Martin-Luther-Kirche (Aufenau)
Die evangelische Martin-Luther-Kirche war bis zu ihrer Entwidmung im Jahr 2023 die evangelische Kirche in Aufenau, einem Stadtteil von Wächtersbach im Main-Kinzig-Kreis (Hessen). Die evangelisch-lutherische Kirchengemeinde Aufenau war im Kirchenkreis Kinzigtal im Sprengel Hanau-Hersfeld der Evangelischen Kirche von Kurhessen-Waldeck.
Geschichte
[Bearbeiten | Quelltext bearbeiten]Die Geschichte der evangelischen Gemeinde in Aufenau reicht weit zurück. Über Jahrhunderte hinweg teilten sich Protestanten und Katholiken die im Ortskern befindliche Kirche, die heute als katholische Pfarrkirche genutzt wird. Diese Praxis des Simultaneums war in der Region nicht unüblich, führte aber oft zu Spannungen zwischen den Konfessionen.

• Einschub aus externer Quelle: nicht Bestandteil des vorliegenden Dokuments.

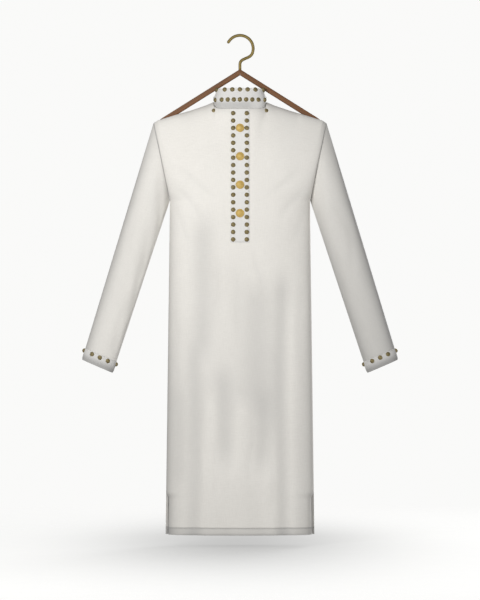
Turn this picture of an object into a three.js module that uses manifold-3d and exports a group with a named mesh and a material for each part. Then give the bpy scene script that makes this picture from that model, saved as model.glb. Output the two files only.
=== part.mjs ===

Die Reformation erreichte Aufenau im 16. Jahrhundert. Wie in vielen Teilen Deutschlands war die konfessionelle Zugehörigkeit der Bevölkerung stark von den jeweiligen Landesherren abhängig. Auch in Aufenau gab es ein Hin und Her zwischen katholischer und evangelisch-lutherischer Konfession, das die Gläubigen über die Jahrhunderte erlebten.[1]
Nach dem Zweiten Weltkrieg wuchs der Wunsch der evangelischen Gemeinde nach einem eigenen Gotteshaus. In den Jahren 1963 bis 1965 wurde die Martin-Luther-Kirche erbaut. Die Finanzierung erfolgte zu einem großen Teil durch Spenden der Gemeindemitglieder, was das starke Engagement und den Zusammenhalt der Gemeinde zu dieser Zeit verdeutlicht.[2]
Am 1. Advent 1965 wurde die neue Kirche eingeweiht. Sie wurde nach Martin Luther benannt, dem Initiator der Reformation. Die Namensgebung unterstrich die lutherische Identität der Gemeinde. 1967/1968 wurde durch weitere Spendensammlungen eine zusätzliche Glocke angeschafft, die speziell dem Kindergottesdienst gewidmet war – ein Zeichen für die Bedeutung, welche die Gemeinde der religiösen Erziehung beimaß.[1][3]
Zur Verbesserung der Lichtverhältnisse wurde im Jahr 1971 zusätzlich das charakteristische bunte Fensterband eingezogen.[1] In den 1980er Jahren erfolgte eine Sanierung des Kirchturms, da dieser bereits nach ca. 20 Jahren einsturzgefährdet war, weswegen in dieser Zeit auch das Geläut stillgelegt werden musste. In 2004 wurde die Heizungsanlage erneuert, 2009 folgten die Fenster im Gemeindebereich. Trotz dieser Maßnahmen blieben grundlegende Sanierungsarbeiten aus, was zunehmend zu Problemen führte. Ab den 1990er Jahren bemühte sich die Gemeinde verstärkt um finanzielle Unterstützung für eine umfassende Renovierung. Ab dem Jahr 1996 wurden jährlich Baumittelanträge gestellt, die von der Landeskirche jedoch nicht bewilligt werden konnten.[4]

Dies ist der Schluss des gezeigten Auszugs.